James Thacher, Development and Marketing
James is a graphic and web designer who helps organizations develop and strengthen their voice in the community. He has been intimately involved with The Space since its inception and has spent much of the last six years in and around Tompkins Square Park. By developing new and creative ways to spread the word about the organization, he hopes to amplify the effect its services have on the neighborhood. He also maintains The Space website and blog.

Ryan McCune, Photo Documentarian
Ryan’s interest in the world and those living in it inspired him to venture out his native Los Angeles to the far reaches of the globe.  Spurred on by his artistic flair and a passion for visual communication, Ryan honed his skills as a photographic documentarian first in Japan while working as an elementary school teacher, and then at Boston University, where Ryan received his master’s degree in Photojournalism.  It was in Boston where Ryan documented subjects ranging from homelessness to winter surfing in the Northeast to taxi cab drivers to much more.  He moved to the East Village in August, 2009 and has since been working as a freelance photojournalist in New York City.

Ryan was brought on board as the documentarian for The Space in February, 2010 driven by his love of the Tompkins neighborhood, a passion for recording the world around him, and a genuine belief in the services The Space will provide.

Heather Hargraves, Consultant
Heather is a candidate for an MS in Urban Policy Analysis and Management at Milano The New School and is the Social Services Cooridnator at Part of the Solution (POTS), in the Bronx. Employing her knowledge of urban policy and program management, her experience working with marginalized populations in New York City, and her passion for improving public health, she is researching which organizational model will most effectively enable The Space to carry out its mission.

Joel De Andrade, Ethnographer
Joel is currently enrolled at Fordham University working on his BA in Sociology and Urban Studies as well as his Master’s in Sociology through a 5 year program. While always having an interest in studying marginalized populations, Joel became active with homelessness throughout college. Participating in activities such as the HOPE Count NYC and also volunteering in the Concourse House, a single mother’s shelter in the Bronx, Joel felt as if he was called into action in dealing with homelessness. Working with The Space at Tompkins Joel will be studying the transient population, their culture, music, as well as their transforming neighborhood in the East Village. Through ethnographic studies he hopes to raise understanding about the transient population in the East Village, as well as help The Space at Tompkins provide the services this marginalized population lacks.

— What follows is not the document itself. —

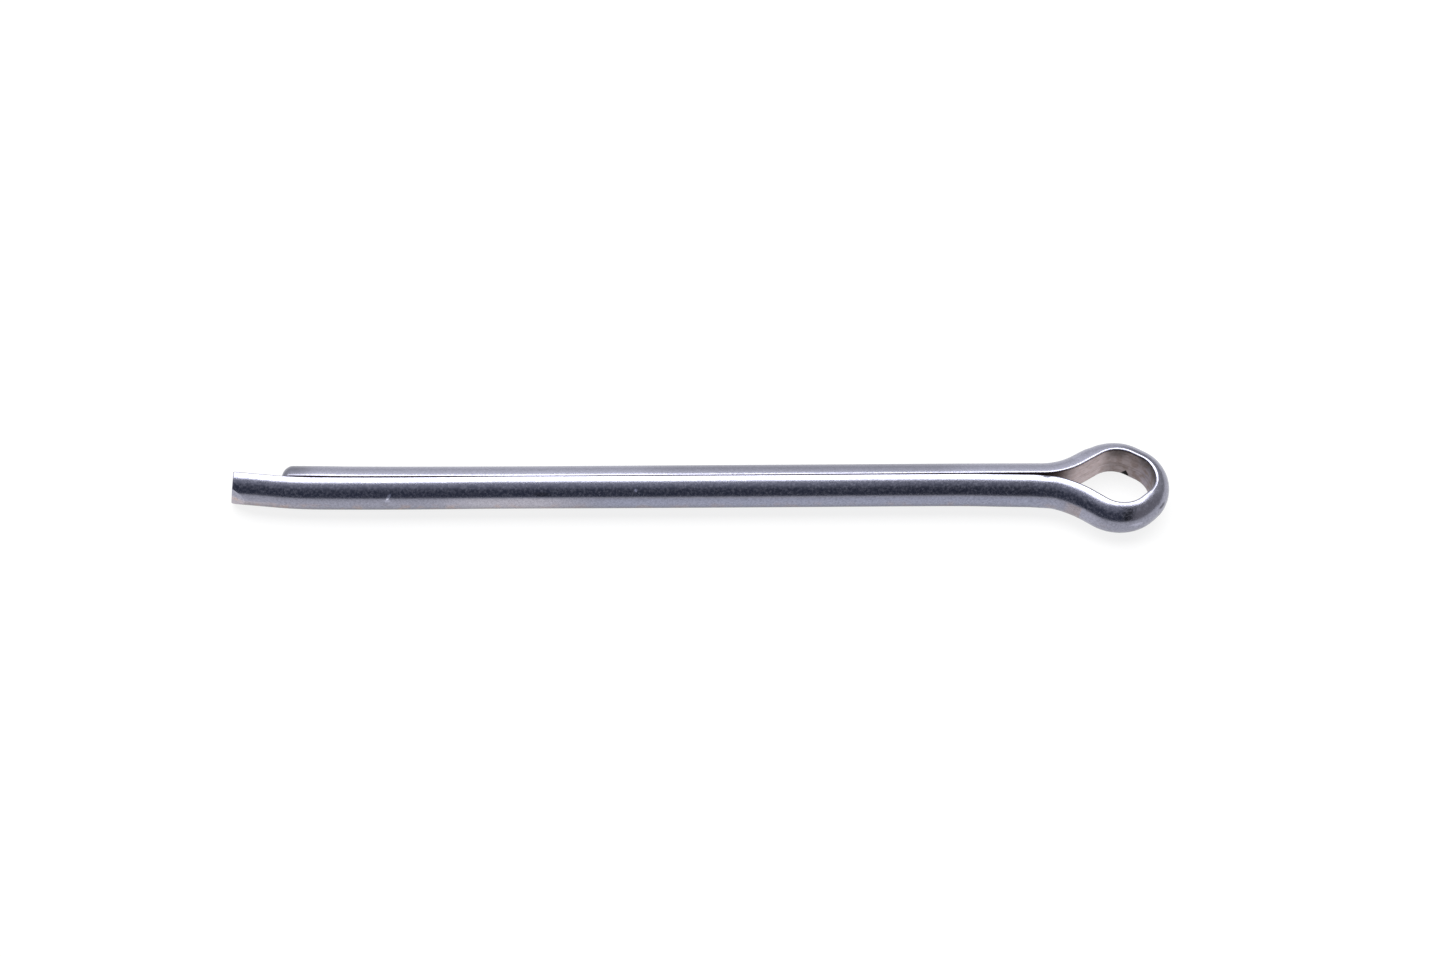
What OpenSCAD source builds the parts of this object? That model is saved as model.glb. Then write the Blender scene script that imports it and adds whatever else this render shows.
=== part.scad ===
// Cotter pin with an extended prong, 5/32 in (about 4 mm) by 2 3/4 in.
// A half-round wire is folded flat to flat into two legs, and its fold is the eye.
// The pin lies on its side: X runs along the shank to the eye, and Z is up through the eye.
// The origin is on the axis of the shank, at the eye's end of its straight, round part.

/* [Shank] */
// Diameter over both legs
shank_d = 3.8; // [3:0.05:4.6]
// Length of the short leg, up to the shoulders of the eye
short_leg = 66.9; // [15:0.1:140]
// How far the long leg reaches past the short one
leg_step = 4.2; // [3:0.1:9]
// Gap between the flats of the legs
leg_gap = 0.08; // [0.06:0.01:0.3]
// Rounding along the edges of the flats
edge_r = 0.16; // [0.08:0.02:0.3]

/* [Eye] */
// Along the shank, from where the flats part to the corners of the two cheeks
cheek_run = 4.6; // [4:0.1:7]
// Along the shank, from where the flats part to the corner of the crown
crown_run = 9.5; // [8.5:0.1:12]
// Height of the corner of the slack cheek over the shank's axis
slack_cheek = 2.95; // [2.7:0.05:4.4]
// Height of the corner of the full cheek over the shank's axis
full_cheek = 3.8; // [2.7:0.05:4.4]
// Radius of the flat where the eye leaves the shank
shoulder_r = 9.5; // [5:0.5:10]
// Radius of the flat at the cheeks
cheek_r = 2.6; // [1.6:0.1:2.8]
// Radius of the flat at the crown
crown_r = 2.2; // [1.4:0.1:2.6]

/* [Drawn wire] */
// Thickness of the wire from the throat to the cheeks
flank_t = 1.78; // [1.5:0.02:1.9]
// Thickness of the wire between the cheeks and the crown
side_t = 1.6; // [1.4:0.02:1.9]
// Thickness of the wire at the crown, which the bend stretches most
crown_t = 1.42; // [1.2:0.02:1.6]

/* [Leg ends] */
// Angle by which the long leg is bent in, past the end of the short one
tip_bend = 8.5; // [2:0.5:14]
// Length of the rounding at the end of the short leg, on its round side
end_round = 0.9; // [0.3:0.1:1.2]
// Depth of the bevel on the long leg's end, on its round side
bevel_depth = 0.9; // [0.2:0.1:1.2]
// Length of that bevel along the leg
bevel_length = 1.5; // [0.4:0.1:2.4]

/* [Hidden] */
$fn = 96;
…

Stephanie Jernigan, Outreach
Stephanie has spent much of her adult (as well as teenage) life travelling and squatting throughout the United States and Europe, and is intimately familiar with both the culture and the hardships associated with life on the streets. Her passion for the people and the way of life of the squatting community led her to work at the youth Drop-In Center in New Orleans, where she spearheaded many new programs to help drop-in clients pursue their artistic and educational interests, and helped open New Orleans’s first ever Needle Exchange.

Ian Jernigan, Outreach
With his wife Stephanie, Ian has also travelled and squatted countless cities and been involved in countless squatting communities. Having worked both on Wall Street and having owned a business in New Orleans (untill the aftermath of Hurricane Katrina eventually bankrupted most of the locally owned businesses in the French Quarter), he has had enough experience within the socio-economic system of the United States to understand how it works, while at the same time having been an anarcho-punk long enough to want to change it.

Lisa Barczak, Outreach
Lisa has squatted in many cities from the east to west coast, from Baltimore to L.A. and even throughout the islands of Hawaii. She knows first hand what it’s like to be pushed aside and overlooked by our society. After overcoming a serious addiction, she is now fighting for others to get the help they so desperately need and deserve. Always having been interested in the aspects of counseling and social work, Lisa is now in the process of enrolling in college to pursue a career in the field.